-- Start --

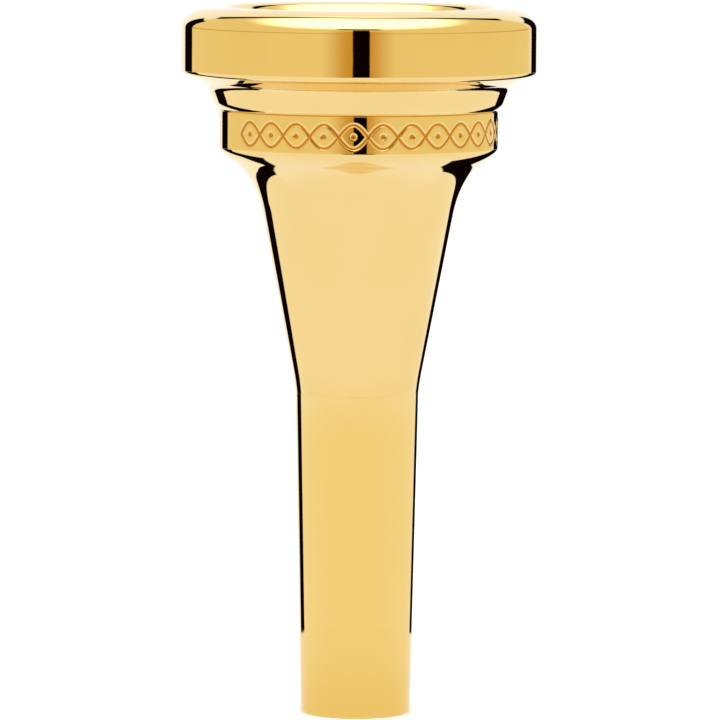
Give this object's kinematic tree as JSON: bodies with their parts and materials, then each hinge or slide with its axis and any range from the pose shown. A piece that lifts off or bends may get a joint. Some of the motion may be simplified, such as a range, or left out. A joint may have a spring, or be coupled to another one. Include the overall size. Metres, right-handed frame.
{
  "type": "brass instrument mouthpiece",
  "caption": "Gold-plated brass mouthpiece that screws apart: a cushion rim, a funnel cup with an ornamental band, and a tapered shank, for a low brass instrument.",
  "frame": {"origin": "centre of the open end of the shank, which the mouthpiece stands on", "axes": "+Z along the bore, from the shank's end up to the rim; the piece is turned about Z, and +X and +Y are two directions across it"},
  "size_m": [0.038, 0.038, 0.0757],
  "materials": {
    "gold_plate": "gold plate on turned brass, polished to a mirror",
    "seal_rubber": "black nitrile rubber, slightly greasy"
  },
  "bodies": {
    "shank": {"shank": "gold_plate"},
    "cup_seal": {"cup_seal": "seal_rubber"},
    "cup": {"cup": "gold_plate"},
    "rim_seal": {"rim_seal": "seal_rubber"},
    "rim": {"rim": "gold_plate"}
  },
  "joints": [
    {"name": "cup_lift", "type": "slide", "parent": "shank", "child": "cup_seal", "axis": [0, 0, 1], "range_m": [0, 0.003]},
    {"name": "cup_turn", "type": "hinge", "parent": "cup_seal", "child": "cup", "pos_m": [0, 0, 0.0345], "axis": [0, 0, 1], "range_deg": [0, 1080]},
    {"name": "rim_lift", "type": "slide", "parent": "cup", "child": "rim_seal", "axis": [0, 0, 1], "range_m": [0, 0.002]},
    {"name": "rim_turn", "type": "hinge", "parent": "rim_seal", "child": "rim", "pos_m": [0, 0, 0.0647], "axis": [0, 0, 1], "range_deg": [0, 720]}
  ],
  "couplings": [
    {"joint": "cup_turn", "follows": "cup_lift", "rad_per_m": 6283.1},
    {"joint": "rim_turn", "follows": "rim_lift", "rad_per_m": 6283.1}
  ]
}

-- End --

Calculate how many lines of the material include the string "hinge", and state that number by itself.

3